Station 6 will also be demolished and rebuilt on its current site at 501 S. Pratt Parkway but oriented a little differently than the current location, Higgins said. The new Station 6 will also be a two-story structure versus its current single story design, he said.

Both new stations will provide more space for including apparatus bays for front line and reserve vehicles,storage space for equipment, including clean storage areas for supplies, Higgins said.

There will also be a separate, ventilated storage for the firefighters’ protective equipment, and improved ventilation systems in the apparatus bay to deal with vehicle exhaust, Higgins said.

Fire crews have been doing periodic training at the two 17th Avenue homes since the city purchased the properties, Higgins said. “Having structures such as these to train is an invaluable experience for our firefighters by giving them new and realistic buildings to run training scenarios in,” he said.

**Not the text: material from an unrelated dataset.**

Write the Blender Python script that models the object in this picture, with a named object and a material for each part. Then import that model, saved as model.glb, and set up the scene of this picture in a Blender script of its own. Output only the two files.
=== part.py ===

When a demolition date was announced, fire crews began some of “our destructive training” such as vertical ventilation where our firefighters cut vent holes in the roof of a structure, Higgins said.    

At the time we started this training,” Higgins said, “we were under the impression we only had a few days left before the structures were taken down, so we moved to get in what training we could before the structure was gone for good.”

CORRECTION: The homes being demolished for the new fire house are on 17th Avenue.